Тут все резко просыпались и начинали суетиться, срывались с откидных коек, из “метро” и с “самолетов” (настил для спанья между нарами от стены до стены). В Бутырках мы ходили по кругу парами, руки за спиной, во дворике размером приблизительно пятнадцать метров в длину и восемь в ширину; нас там было несколько десятков, как в колодце. Разговаривать запрещалось. Сверху наблюдал охранник, при малейшем нарушении всех немедленно загоняли обратно в камеры. Однажды днем я заметил летящего голубя – его арестовать было нельзя. Иногда между трещин асфальта пробивался пучок травы. Всему этому я радовался, как подаркам. От товарищей я слышал, что в Лубянской тюрьме, которая тогда была самой большой в Москве, выводили гулять на огороженную крышу».
«Метро» назывались места на полу под нарами. В эпоху Большого террора, когда Жак попал в тюрьму, заключенным часто приходилось там спать, хотя уважающий себя зэк, особенно блатной, никогда до такого не унижался. А «самолеты» – это щиты обычно из трех-четырех продольных и двух поперечных досок размером около 75 на 190 сантиметров. В перенаселенных камерах ими перекрывали пространство между двумя рядами сплошных нар, расположенных вдоль противоположных стен камеры, чтобы разместить на ночь больше народу. Сперва те, у кого не было места на нарах, залезали под нары. Когда людей было слишком много, все ложились на бок, и повернуться на другой бок мог только весь ряд целиком.
«Потом раскладывали “самолеты”, где над спящими на полу размещались валетом “летчики” на своих матрасах. Если кого-либо из спящих на полу вызывали на допрос или ему нужно было на парашу, то приходилось поднять один щит, то есть разбудить двух-трех человек.
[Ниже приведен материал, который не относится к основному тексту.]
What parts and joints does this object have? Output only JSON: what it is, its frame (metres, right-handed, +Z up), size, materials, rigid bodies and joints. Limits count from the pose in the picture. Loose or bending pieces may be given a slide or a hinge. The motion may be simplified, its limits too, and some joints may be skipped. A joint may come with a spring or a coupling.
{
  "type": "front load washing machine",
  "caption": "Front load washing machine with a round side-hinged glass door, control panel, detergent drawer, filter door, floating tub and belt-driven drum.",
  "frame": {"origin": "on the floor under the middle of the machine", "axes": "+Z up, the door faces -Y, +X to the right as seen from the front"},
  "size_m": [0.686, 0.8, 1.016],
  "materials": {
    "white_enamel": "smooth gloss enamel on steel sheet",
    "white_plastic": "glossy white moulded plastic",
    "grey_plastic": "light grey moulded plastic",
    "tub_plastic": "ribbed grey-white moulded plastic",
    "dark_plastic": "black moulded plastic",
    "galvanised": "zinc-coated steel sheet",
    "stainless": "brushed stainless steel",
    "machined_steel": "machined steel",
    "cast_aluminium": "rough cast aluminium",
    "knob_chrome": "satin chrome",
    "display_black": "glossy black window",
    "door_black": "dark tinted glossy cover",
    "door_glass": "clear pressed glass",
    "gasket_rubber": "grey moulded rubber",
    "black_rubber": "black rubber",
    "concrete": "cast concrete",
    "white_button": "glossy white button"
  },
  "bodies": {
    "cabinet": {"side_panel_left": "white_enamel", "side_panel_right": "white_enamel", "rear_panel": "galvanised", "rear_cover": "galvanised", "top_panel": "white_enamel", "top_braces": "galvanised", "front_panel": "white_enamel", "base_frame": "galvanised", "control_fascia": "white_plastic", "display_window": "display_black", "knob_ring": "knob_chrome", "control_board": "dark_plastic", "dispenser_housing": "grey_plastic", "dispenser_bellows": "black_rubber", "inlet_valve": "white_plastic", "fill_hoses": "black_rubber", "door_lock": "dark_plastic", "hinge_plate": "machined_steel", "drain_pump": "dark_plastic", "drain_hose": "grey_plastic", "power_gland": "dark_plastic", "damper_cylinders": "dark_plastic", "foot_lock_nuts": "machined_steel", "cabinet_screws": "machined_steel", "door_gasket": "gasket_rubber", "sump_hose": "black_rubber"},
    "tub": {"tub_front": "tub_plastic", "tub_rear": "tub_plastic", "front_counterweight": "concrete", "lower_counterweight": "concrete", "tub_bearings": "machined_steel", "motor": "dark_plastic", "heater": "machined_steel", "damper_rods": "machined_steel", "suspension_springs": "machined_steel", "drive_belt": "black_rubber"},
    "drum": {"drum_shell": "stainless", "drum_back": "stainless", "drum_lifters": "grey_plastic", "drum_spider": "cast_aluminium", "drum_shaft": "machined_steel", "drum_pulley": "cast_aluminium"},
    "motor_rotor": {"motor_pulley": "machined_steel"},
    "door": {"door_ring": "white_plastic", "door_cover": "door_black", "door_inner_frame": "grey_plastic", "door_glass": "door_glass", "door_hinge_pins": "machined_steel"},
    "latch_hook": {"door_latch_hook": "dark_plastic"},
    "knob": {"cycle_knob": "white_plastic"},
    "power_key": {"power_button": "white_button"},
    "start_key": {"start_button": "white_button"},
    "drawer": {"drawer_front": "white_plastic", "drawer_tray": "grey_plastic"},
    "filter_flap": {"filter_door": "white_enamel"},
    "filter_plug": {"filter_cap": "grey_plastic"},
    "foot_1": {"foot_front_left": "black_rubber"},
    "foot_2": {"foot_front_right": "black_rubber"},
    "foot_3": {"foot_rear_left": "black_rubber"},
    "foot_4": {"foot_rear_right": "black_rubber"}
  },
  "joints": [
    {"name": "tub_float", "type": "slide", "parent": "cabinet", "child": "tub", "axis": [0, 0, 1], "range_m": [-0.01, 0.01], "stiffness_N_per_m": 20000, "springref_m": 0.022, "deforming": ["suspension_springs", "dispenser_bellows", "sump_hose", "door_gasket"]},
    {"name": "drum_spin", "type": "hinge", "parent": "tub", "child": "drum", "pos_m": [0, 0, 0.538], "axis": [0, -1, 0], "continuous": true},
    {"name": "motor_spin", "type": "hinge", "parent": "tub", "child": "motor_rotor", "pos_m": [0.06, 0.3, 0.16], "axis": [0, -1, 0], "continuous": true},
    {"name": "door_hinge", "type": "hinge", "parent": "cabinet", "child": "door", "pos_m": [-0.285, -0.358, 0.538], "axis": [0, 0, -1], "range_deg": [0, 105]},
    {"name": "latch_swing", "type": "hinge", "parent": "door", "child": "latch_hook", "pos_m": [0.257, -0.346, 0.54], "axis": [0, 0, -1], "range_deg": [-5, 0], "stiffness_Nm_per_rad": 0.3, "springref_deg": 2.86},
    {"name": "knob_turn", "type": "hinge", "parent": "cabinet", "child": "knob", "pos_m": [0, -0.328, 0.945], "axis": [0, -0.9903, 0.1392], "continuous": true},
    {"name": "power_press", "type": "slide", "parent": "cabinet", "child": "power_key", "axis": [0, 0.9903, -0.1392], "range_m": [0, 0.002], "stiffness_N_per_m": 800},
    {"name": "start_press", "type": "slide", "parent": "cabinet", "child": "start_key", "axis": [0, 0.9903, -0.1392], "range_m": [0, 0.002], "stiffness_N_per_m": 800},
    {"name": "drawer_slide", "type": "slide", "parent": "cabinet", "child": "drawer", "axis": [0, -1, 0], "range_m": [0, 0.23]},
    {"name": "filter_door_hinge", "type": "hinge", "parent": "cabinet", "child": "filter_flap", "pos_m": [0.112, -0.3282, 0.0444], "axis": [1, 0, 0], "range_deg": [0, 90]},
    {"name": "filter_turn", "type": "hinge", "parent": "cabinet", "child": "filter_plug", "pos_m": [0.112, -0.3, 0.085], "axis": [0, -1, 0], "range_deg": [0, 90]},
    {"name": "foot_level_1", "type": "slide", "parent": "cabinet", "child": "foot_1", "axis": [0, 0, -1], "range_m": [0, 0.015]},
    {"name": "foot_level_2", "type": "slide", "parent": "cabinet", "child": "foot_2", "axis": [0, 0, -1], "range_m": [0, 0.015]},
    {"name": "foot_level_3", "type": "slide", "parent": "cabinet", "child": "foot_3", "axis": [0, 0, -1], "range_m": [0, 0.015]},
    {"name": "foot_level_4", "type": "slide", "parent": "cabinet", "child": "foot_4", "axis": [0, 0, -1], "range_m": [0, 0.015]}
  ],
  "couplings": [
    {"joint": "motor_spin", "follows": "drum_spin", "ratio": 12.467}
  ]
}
Вызванный, с одеждой и ботинками в руках, осторожно пробирался между головами и ногами спящих и одевался только у самой двери, у параши, на единственном свободном кусочке пола… Многих моих сокамерников мучали кошмары, они будили нас дикими криками. Если такому бедняге попадался не слишком злобный сосед, его можно было тихонько похлопать или потрясти, и он успокаивался».
Иногда ночью все просыпались от крика надзирателя в окошечке:
– Подъем с вещами!
Такой приказ предвещал одну из двух операций: или камеру собирались расформировать, или предстоял обыск.
«Нас, от восьмидесяти до ста двадцати человек, заталкивали в особое помещение, именовавшееся “сухая баня”, потому что там было чисто, а стены были выложены плиткой, как в бане. На охранниках были серые халаты, а арестанты выстраивались в очередь нагишом со своими узлами. Надзиратель командовал:
– Рубашку!
Ему протягивали рубашку, он прощупывал все швы, то же самое повторялось с каждым предметом туалета. Я ненавидел стоять голыми ногами на холодном полу. Поэтому когда у меня требовали носки, я протягивал ему один и стоял на одной ноге, пока он его комкал, чтобы убедиться, что я не прячу в нем недозволенных предметов. Получив свой носок обратно, я его натягивал и давал ему второй».